The questions which is already being raised on his home island - where it is recognised that he is the only match- winning bowler in the side - is why Murali was not only asked to complete his overs after he had been helped off the field but why he was required to bat for a side which led the series 4-0 at the start of the final match against New Zealand. It was eventually defeated by 13 runs and when he went out to bat there was still a chance of victory. But why the coach Dav Whatmore and the captain Sanath Jayasuriya sent him to the crease cannot be solved until the party return to Sri Lanka later this week. Short term expedience seems to have been seen as more important than the long-term gain.

Those England players who know Murali from his days with Lancashire have quickly made the suggestion that his own keenness must have been responsible for the decision to play on. At Old Trafford he exhibited a sense of loyalty that sometimes amazed and sometimes shamed his teammates. This man is not a superstar but a cricketer determined to do his best for his side. On this occasion it appears to have cost him the whole of a Test series.

England, which is waiting for confirmation of Murali's injury before deciding if it warrants a change in its plans, gained enormous confidence from the news when it reached Sri Lanka as it won its first tour match against the Board President's team by 155 runs. It arrived on the island in an upbeat mood and was insistent at a ``Meet the Press'' dinner hosted by the England and Wales Cricket Board on Sunday night that all the talk in its dressing room was of victory not trying to draw. With three successive series wins behind it - against Zimbabwe, West Indies and Pakistan - England is right to be cocky but it is a new experience for it after ten years of misery and it needs to control its joie de vive.
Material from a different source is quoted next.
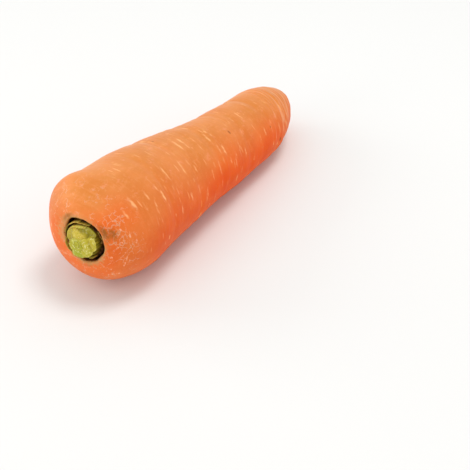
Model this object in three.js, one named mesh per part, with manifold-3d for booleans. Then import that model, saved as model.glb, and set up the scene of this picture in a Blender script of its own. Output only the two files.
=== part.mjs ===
// A fresh carrot, trimmed of its leaves and lying on its side: the taproot, the cut leaf stalks
// in its crown hollow, and the withered leaf bases round them. Millimetres, +Z up. The length
// runs along +X from the crown to the tip. Angles round the root run from +Y towards +Z.
import * as THREE from 'three';
import { mergeVertices } from 'three/addons/utils/BufferGeometryUtils.js';
import Module from 'manifold-3d';

const wasm = await Module();
wasm.setup();

// Taproot: radii at equal stations from crown to tip, and the round-over at each end
const ROOT_LENGTH = 180;
const STATION_RADII = [22.9, 26.4, 23.8, 20.9, 18.7, 17.1, 9.5];
const SHOULDER_LENGTH = 28;
const SHOULDER_POWER = 3.3;
const TIP_LENGTH = 28.5;
const TIP_POWER = 2.8;

// Its axis: height at the crown, fall towards the tip, and a slight sideways bow and S-bend
const CROWN_HEIGHT = 29.3;
const AXIS_FALL = 0.0811;
const SIDE_BOW = -2.1;
const SIDE_BEND = 3.15;

// Uneven growth: one full shoulder, two long swells, and shallow creases part way round
const FULL_SHOULDER = 3.8;
const FULL_SHOULDER_STATION = 14.8;
const FULL_SHOULDER_SPREAD = 9;
const FULL_SHOULDER_ANGLE = 48;
const SWELL_HEIGHT = 0.2;
const CREASE_COUNT = 15;
const CREASE_FIRST = 28;
const CREASE_PITCH = 9.1;
const CREASE_DEPTH = 0.3;
const CREASE_WIDTH = 2.1;

// Crown hollow: it stands above the axis and a little to one side
const HOLLOW_DEPTH = 8;
const HOLLOW_FLOOR_RADIUS = 9.7;
const RIM_RADIUS = 10.1;
const RIM_ROUND = 1.0;
const HOLLOW_LIFT = 3.0;
const HOLLOW_SIDE = -1.0;
const HOLLOW_SHIFT_END = 23;

// Tail: a small pit at the tip with the scar of the tail in it
const TAIL_PIT_DEPTH = 1.1;
const TAIL_PIT_RADIUS = 3.2;
const TAIL_SCAR_HEIGHT = 1.3;
const TAIL_SCAR_RADIUS = 1.3;

// Cut leaf stalks, round the growing point, each a golden angle on from the last
const GAP = 0.35;
const STUB_BASE = -(HOLLOW_DEPTH - GAP);
const STALK_COUNT = 9;
const GOLDEN_ANGLE = 137.5;
const FIRST_STALK_ANGLE = 319;
const FIRST_STALK_OFFSET = 3.2;
const STALK_OFFSET_STEP = 0.32;
const STALK_RADIUS = 2.8;
const STALK_FLATNESS = 0.82;
const CUT_HEIGHT = 2.3;
const STUB_CORE_RADIUS = 7.0;
const STUB_CORE_HEIGHT = 1.2;
const STUB_FOOT_TOP = -3.5;
const STUB_RADIUS = 8.4;
const SHEATH_RADII = [7.2, 8.3];
const SHEATH_ANGLE = 42;
const SHEATH_THICKNESS = 0.75;

// Withered leaf bases: a thin ragged collar of dried scales between the stalks and the hollow
const COLLAR_RADIUS = 9.05;
const COLLAR_THICKNESS = 0.6;
const SCALE_COUNT = 13;
const SCALE_LOW = -2.6;
const SCALE_RISE = 3.0;
const SCALE_LEAN = 0.35;

// Rest: the underside is flattened where it bears on the surface
const REST_DROP = 0.35;

const ROOT_SEGMENTS = 48;
const ROOT_RINGS = 62;
const CAP_RINGS = 12;
const STALK_SEGMENTS = 14;
const STUB_SEGMENTS = 32;
const SHEATH_SEGMENTS = 12;
const COLLAR_SEGMENTS = 65;

const GOLDEN_RATIO = 0.6180339887;
const DEGREE = Math.PI / 180;
const UP = new THREE.Vector3(0, 0, 1);

const stations = new THREE.SplineCurve(STATION_RADII.map((radius, i) => new THREE.Vector2(i, radius)));

function fraction(value) {
  return value - Math.floor(value);
}

function bell(distance, spread) {
  return Math.exp(-((distance / spread) ** 2));
}

// Rounds an end: 0 at the very end, 1 from the given length on
function endFactor(distance, length, power) {
  const reach = Math.max(0, 1 - distance / length);
  return (1 - reach ** power) ** (1 / power);
}

function rootRadius(s) {
  const shoulder = endFactor(s, SHOULDER_LENGTH, SHOULDER_POWER);
  const tip = endFactor(ROOT_LENGTH - s, TIP_LENGTH, TIP_POWER);
  return stations.getPoint(s / ROOT_LENGTH).y * shoulder * tip;
}

function axisPoint(s) {
  const t = s / ROOT_LENGTH;
  const side = SIDE_BOW * 4 * t * (1 - t) + SIDE_BEND * Math.sin(2 * Math.PI * t);
  return new THREE.Vector3(s, side, CROWN_HEIGHT - AXIS_FALL * s);
}

// The axis point, the direction towards the tip, and the two directions across it
function axisFrame(s) {
  const point = axisPoint(s);
  const along = axisPoint(s + 0.5).sub(axisPoint(s - 0.5)).normalize();
  const across = UP.clone().cross(along).normalize();
  const above = along.clone().cross(across);
  return { point, along, across, above };
}

function creases(s, angle) {
  let depth = 0;
  for (let k = 0; k < CREASE_COUNT; k += 1) {
    const chance = fraction(k * GOLDEN_RATIO);
    const station = CREASE_FIRST + CREASE_PITCH * (k + chance - 0.5);
    const turn = Math.cos(angle - k * GOLDEN_ANGLE * DEGREE);
    const reach = THREE.MathUtils.smoothstep(turn, 0.1, 0.9);
    const bowed = station + 1.5 * (1 - turn);
    depth += CREASE_DEPTH * (0.5 + chance) * reach * bell(s - bowed, CREASE_WIDTH);
  }
  return depth;
}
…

For all those successes England has its problems. On the one hand it has the rise and rise of Craig White, who began the tour of Pakistan with question marks against all his skills, but who is now seen as a man who can change the course of a match with bat and ball, as well as being an athletic fielder. On the other hand there must be a worry about the status of Alec Stewart who was bewildered against the less-than-Test-class bowling in the Board President's match and who made scores of 3,27 not out, 13, 22, 29 and 5 in Pakistan.

Of course, this experienced batsman-wicket-keeper need not fear the axe; he is too valuable, with too many Tests in his background and too recently the side's captain for him to be dropped. Paul Nixon, the deputy keeper, is only in the party in case Stewart breaks a finger and there is no question that he will suddenly be promoted over Stewart's head.

But for the whole England party the news of Murali's injury is a relief. They know, as every other side in the world knows, that on his day he can repeat his most recent feats against England: 16 wickets at the Oval in 1998 when he dominated the match from start to finish.